### Data segment
* * * *
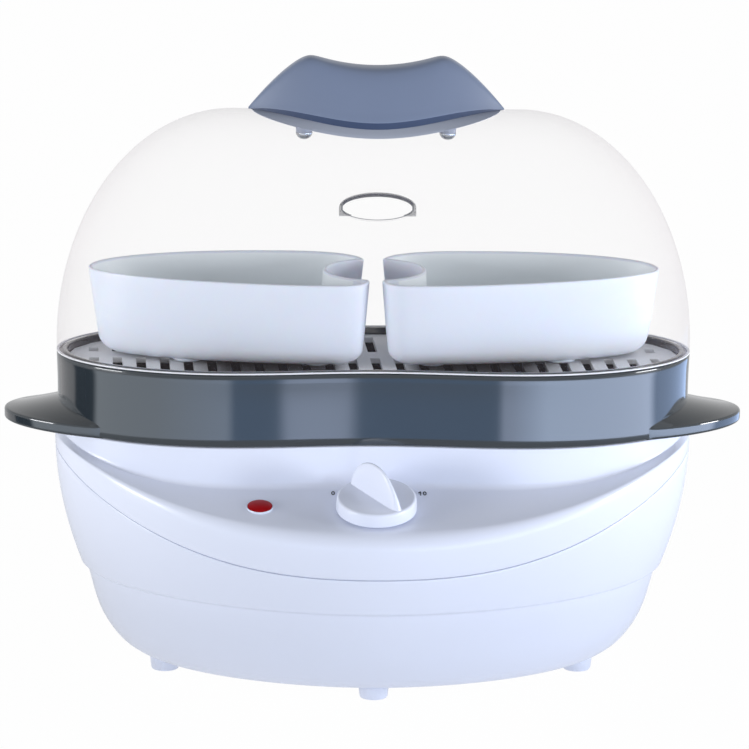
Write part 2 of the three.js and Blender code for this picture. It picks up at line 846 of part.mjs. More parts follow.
function makeRack() {
  return cut(plate(planShape(rackInset), rackTop - rackThick, rackThick), ...rackSlots());
}

addPiece('steam_rack', makeRack(), finish.rack);

// Bowls: drafted dishes that meet at a split, where each has half of a round finger notch
const bowlBottom = rackTop + seatGap + bowlFootRise;
const bowlTop = bowlBottom + bowlHeight;
const bowlEnd = reach - bowlEndGap;
const bowlCentreX = bowlEnd / 2;

function bowlRing(side, z, inset, draftShare) {
  const points = [];
  const endDraft = draftShare * bowlDraftEnd + inset;
  const splitDraft = draftShare * bowlDraftSplit + inset;
  for (let k = 0; k < bowlSteps; k += 1) {
    const angle = (2 * Math.PI * (k + 0.5)) / bowlSteps;
    const atRear = Math.sin(angle) > 0;
    const atEnd = Math.cos(angle) > 0;
    const apex = atRear ? bowlRearApex : bowlFrontApex;
    const depth = (atRear ? bowlRearDepth : bowlFrontDepth) - endDraft;
    const length = atEnd ? bowlEnd - apex - endDraft : apex - bowlSplit / 2 - splitDraft;
    const endPowers = atRear ? bowlRearEndPowers : bowlFrontEndPowers;
    const splitPowers = atRear ? bowlRearPowers : bowlFrontPowers;
    const [x, y] = powerCurve(angle, length, depth, ...(atEnd ? endPowers : splitPowers));
    points.push(new THREE.Vector3(side * (apex + x), bowlSetBack + y, z));
  }
  return points;
}

function bowlSolid(side, wall, bottom, top) {
  const edge = bowlEdge - wall;
  const corner = edge * (1 - Math.SQRT1_2);
  return skin([
    bowlRing(side, top, wall, (bowlTop - top) / bowlHeight),
    bowlRing(side, bottom + edge, wall, 1 - edge / bowlHeight),
    bowlRing(side, bottom + corner, wall + corner, 1),
    bowlRing(side, bottom, wall + edge, 1),
  ]);
}

function notchSolid(wall) {
  const topWidth = notchWidth + 2 * wall;
  const spread = (2 * bowlDraftSplit * (bowlHeight + 2 * overrun)) / bowlHeight;
  return post(topWidth + spread, bowlBottom - overrun, bowlTop + overrun, 0, 0, roundSteps, topWidth);
}

function makeBowl(side) {
  const outer = cut(bowlSolid(side, 0, bowlBottom, bowlTop), notchSolid(0));
  const room = bowlSolid(side, bowlWall, bowlBottom + bowlFloor, bowlTop + seatGap);
  const hollow = cut(room, notchSolid(bowlWall));
  const feet = bowlFootShares.map(([shareX, shareY]) => post(
    bowlFootWidth,
    rackTop + seatGap,
    bowlBottom + bowlFloor / 2,
    side * bowlCentreX * (1 + shareX),
    bowlSetBack + bowlFrontDepth * shareY,
    smallSteps * 2,
  ));
  return join(cut(outer, hollow), ...feet);
}

addPiece('bowl_left', makeBowl(-1), finish.bowl);
addPiece('bowl_right', makeBowl(1), finish.bowl);

// Clear cover: the plan shrinks along a quarter ellipse to a level crest
const domeBottom = ringTop + seatGap;
const domeSpring = domeBottom + domeFoot;
const crest = domeSpring + domeRise;

function domeRings(inset) {
  const rings = [planPoints(inset, domeBottom)];
  for (let k = 0; k <= domeSteps; k += 1) {
    const angle = (domeTopAngle * k) / domeSteps;
    rings.push(planPoints(inset, domeSpring + (domeRise - inset) * Math.sin(angle), Math.cos(angle)));
  }
  return rings;
}

function domeHeight(x, y, inset = 0) {
  const across = y / (endDepth - inset - waistDepth(x));
  return domeSpring + (domeRise - inset) * Math.sqrt(1 - across ** 2);
}

const ventMiddle = domeSpring + domeRise * ventRiseShare;
const ventCosine = Math.sqrt(1 - ventRiseShare ** 2);
const ventTilt = Math.atan2(domeRise * ventCosine, (endDepth - waistDip) * ventRiseShare);

function onVent(geometry) {
  geometry.rotateX(ventTilt);
  geometry.translate(0, -(endDepth - waistDip) * ventCosine, ventMiddle);
  return geometry;
}

function makeHood() {
  const halfLength = ventLength / 2 + hoodWall;
  const halfHeight = ventHeight / 2 + hoodWall;
  const outline = new THREE.Shape();
  outline.moveTo(-halfLength, -hoodSkirt);
  outline.lineTo(halfLength, -hoodSkirt);
  outline.lineTo(halfLength, 0);
  outline.absellipse(0, 0, halfLength, halfHeight, 0, Math.PI);
  outline.lineTo(-halfLength, -hoodSkirt);
  const hood = new THREE.ExtrudeGeometry(outline, {
    depth: hoodReach + domeWall / 2,
    curveSegments: hoodSteps,
    bevelEnabled: false,
  });
  hood.translate(0, 0, -domeWall / 2);
  return onVent(hood);
}

function ventTool() {
  const tool = post(ventLength, -overrun, overrun, 0, 0, ventSteps);
  tool.scale(1, ventHeight / ventLength, 1);
  return onVent(tool);
}

function makeDome() {
  const shellOnly = skin([...domeRings(domeWall).reverse(), ...domeRings(0)]);
  const holes = [1, -1].map((side) => post(
    handleScrewShank + 2 * seatGap,
    crest - domeWall - overrun,
    crest + overrun,
    side * handleScrewX,
    0,
    smallSteps,
  ));
  return cut(join(shellOnly, makeHood()), ventTool(), ...holes);
}

addPiece('dome_cover', makeDome(), finish.clear);

// Handle on the cover: a lens in plan, two peaks with a saddle between, its base fitted to the cover
function handleTop(x) {
  const out = Math.abs(x);
  if (out < handlePeak) {
    const saddle = 0.5 - 0.5 * Math.cos((Math.PI * out) / handlePeak);
    return crest + handleMiddleRise + (handlePeakRise - handleMiddleRise) * saddle;
  }
  const share = Math.max(0, (handleReach - out) / (handleReach - handlePeak));
  return crest + handleTipRise + (handlePeakRise - handleTipRise) * (1 - (1 - share) ** handleShoulderPower);
}

function handleSection(x) {
  const half = handleTipDepth + (handleDepth - handleTipDepth) * (1 - (x / handleReach) ** 2);
  const low = domeHeight(x, half) - overrun;
  const band = domeHeight(x, half) + handleBand;
  const tall = handleTop(x) - band;
  const side = [
    [half, low],
    [half, band],
    ...handleShares.map(([out, up]) => [half * out, band + tall * up]),
  ];
  const other = side.map(([y, z]) => [-y, z]).reverse();
  return [...side, ...other].map(([y, z]) => new THREE.Vector3(x, y, z));
}

function handleSeat() {
  const grown = domeRings(-seatGap).filter((ring) => ring[0].z > domeSpring);
  return skin(grown);
}

function makeHandle() {
  const sections = [];
  for (let k = 0; k <= handleSteps; k += 1) {
    sections.push(handleSection(handleReach * ((2 * k) / handleSteps - 1)));
  }
  const bores = [1, -1].map((side) => post(
    handleScrewShank + 2 * seatGap,
    crest - overrun,
    crest + handleScrewBite + 2 * seatGap,
    side * handleScrewX,
    0,
    smallSteps,
  ));
  return cut(skin(sections), handleSeat(), ...bores);
}

addPiece('cover_handle', makeHandle(), finish.handle);

const washerTop = domeHeight(handleScrewX, washerWidth / 2, domeWall) - 2 * seatGap;
[1, -1].forEach((side) => {
  const name = side > 0 ? 'right' : 'left';
  const x = side * handleScrewX;
  const washer = post(washerWidth, washerTop - washerThick, washerTop, x, 0);
  const holeWidth = handleScrewShank + 2 * seatGap;
  const hole = post(holeWidth, washerTop - overrun, washerTop + overrun, x, 0, smallSteps);
  const headTop = washerTop - washerThick - seatGap;
  const head = turned([
    [0, headTop - handleScrewHeadThick],
    ...headShares.map(([out, down]) => [handleScrewHead * out, headTop - handleScrewHeadThick * down]),
    [handleScrewHead / 2, headTop],
    [0, headTop],
  ]);
  head.translate(x, 0, 0);
  const shank = post(handleScrewShank, headTop - seatGap, crest + handleScrewBite, x, 0, smallSteps);
  addPiece(`handle_washer_${name}`, cut(washer, hole), finish.steel);
  addPiece(`handle_screw_${name}`, join(head, shank), finish.steel);
});

export default boiler;
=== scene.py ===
import math

import bmesh
import bpy
import numpy as np
from mathutils import Matrix, Vector


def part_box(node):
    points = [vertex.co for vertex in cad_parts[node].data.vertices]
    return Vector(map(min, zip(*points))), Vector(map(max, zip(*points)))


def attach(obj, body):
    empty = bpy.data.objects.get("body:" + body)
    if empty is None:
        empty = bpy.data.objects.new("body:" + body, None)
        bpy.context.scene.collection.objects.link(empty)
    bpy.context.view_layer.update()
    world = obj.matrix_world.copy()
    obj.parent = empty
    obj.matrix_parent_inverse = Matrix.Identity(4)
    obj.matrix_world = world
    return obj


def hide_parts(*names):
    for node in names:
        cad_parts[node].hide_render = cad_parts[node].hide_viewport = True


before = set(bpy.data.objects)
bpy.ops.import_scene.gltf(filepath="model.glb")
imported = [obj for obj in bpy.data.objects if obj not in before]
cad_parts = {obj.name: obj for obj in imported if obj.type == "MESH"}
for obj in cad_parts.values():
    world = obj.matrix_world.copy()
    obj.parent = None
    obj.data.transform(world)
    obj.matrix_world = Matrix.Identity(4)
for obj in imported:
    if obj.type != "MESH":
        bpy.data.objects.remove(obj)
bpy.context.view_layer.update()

# Studio. The camera stands two metres off, a little above the boiler and a little to its left, with a long
# lens. The floor and the world look white to the camera, and two soft panels and one from above give the light.
# A low curved card in front, under the camera's view, carries bright and dark strips that the glossy ring mirrors.
camera_side = math.radians(-1.7)
camera_rise = math.radians(14.0)
camera_roll = math.radians(0.6)
camera_away = 2.0
camera_target = (0.0005, 0.0, 0.14855)
focal_pixels = 4045.0
frame_pixels = 749.0
sensor_width = 36.0

camera_data = bpy.data.cameras.new("camera")
camera_data.sensor_width = sensor_width
camera_data.sensor_fit = "HORIZONTAL"
camera_data.lens = sensor_width * focal_pixels / frame_pixels
camera = bpy.data.objects.new("camera", camera_data)
camera_turn = (
    Matrix.Rotation(camera_side, 4, "Z") @ Matrix.Rotation(math.pi / 2 - camera_rise, 4, "X")
    @ Matrix.Rotation(camera_roll, 4, "Z")
)
camera.matrix_world = Matrix.Translation(camera_target) @ camera_turn @ Matrix.Translation((0, 0, camera_away))
bpy.context.collection.objects.link(camera)
bpy.context.scene.camera = camera
bpy.context.scene.view_settings.view_transform = "Standard"

lamp_target = Vector((0, 0, 0.1))
cool_white, sky_white = (0.96, 0.97, 1.0), (0.84, 0.92, 1.0)


def soft_panel(name, place, width, height, watts, colour):
    """A rectangular lamp at a place, facing the boiler, in metres."""
    lamp = bpy.data.lights.new(name, "AREA")
    lamp.shape = "RECTANGLE"
    lamp.size, lamp.size_y = width, height
    lamp.energy = watts
    lamp.color = colour
    stand = bpy.data.objects.new(name, lamp)
    facing = lamp_target - Vector(place)
    stand.matrix_world = Matrix.Translation(place) @ facing.to_track_quat("-Z", "Y").to_matrix().to_4x4()
    bpy.context.collection.objects.link(stand)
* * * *
### What the exercise asks
Quote exactly the lines running from the line with "const washerTop = domeHeight(handleScrewX, washerWidth" through the line with "obj.parent = None", both ends included, and nothing more.

### Complete output
const washerTop = domeHeight(handleScrewX, washerWidth / 2, domeWall) - 2 * seatGap;
[1, -1].forEach((side) => {
  const name = side > 0 ? 'right' : 'left';
  const x = side * handleScrewX;
  const washer = post(washerWidth, washerTop - washerThick, washerTop, x, 0);
  const holeWidth = handleScrewShank + 2 * seatGap;
  const hole = post(holeWidth, washerTop - overrun, washerTop + overrun, x, 0, smallSteps);
  const headTop = washerTop - washerThick - seatGap;
  const head = turned([
    [0, headTop - handleScrewHeadThick],
    ...headShares.map(([out, down]) => [handleScrewHead * out, headTop - handleScrewHeadThick * down]),
    [handleScrewHead / 2, headTop],
    [0, headTop],
  ]);
  head.translate(x, 0, 0);
  const shank = post(handleScrewShank, headTop - seatGap, crest + handleScrewBite, x, 0, smallSteps);
  addPiece(`handle_washer_${name}`, cut(washer, hole), finish.steel);
  addPiece(`handle_screw_${name}`, join(head, shank), finish.steel);
});

export default boiler;
=== scene.py ===
import math

import bmesh
import bpy
import numpy as np
from mathutils import Matrix, Vector


def part_box(node):
    points = [vertex.co for vertex in cad_parts[node].data.vertices]
    return Vector(map(min, zip(*points))), Vector(map(max, zip(*points)))


def attach(obj, body):
    empty = bpy.data.objects.get("body:" + body)
    if empty is None:
        empty = bpy.data.objects.new("body:" + body, None)
        bpy.context.scene.collection.objects.link(empty)
    bpy.context.view_layer.update()
    world = obj.matrix_world.copy()
    obj.parent = empty
    obj.matrix_parent_inverse = Matrix.Identity(4)
    obj.matrix_world = world
    return obj


def hide_parts(*names):
    for node in names:
        cad_parts[node].hide_render = cad_parts[node].hide_viewport = True


before = set(bpy.data.objects)
bpy.ops.import_scene.gltf(filepath="model.glb")
imported = [obj for obj in bpy.data.objects if obj not in before]
cad_parts = {obj.name: obj for obj in imported if obj.type == "MESH"}
for obj in cad_parts.values():
    world = obj.matrix_world.copy()
    obj.parent = None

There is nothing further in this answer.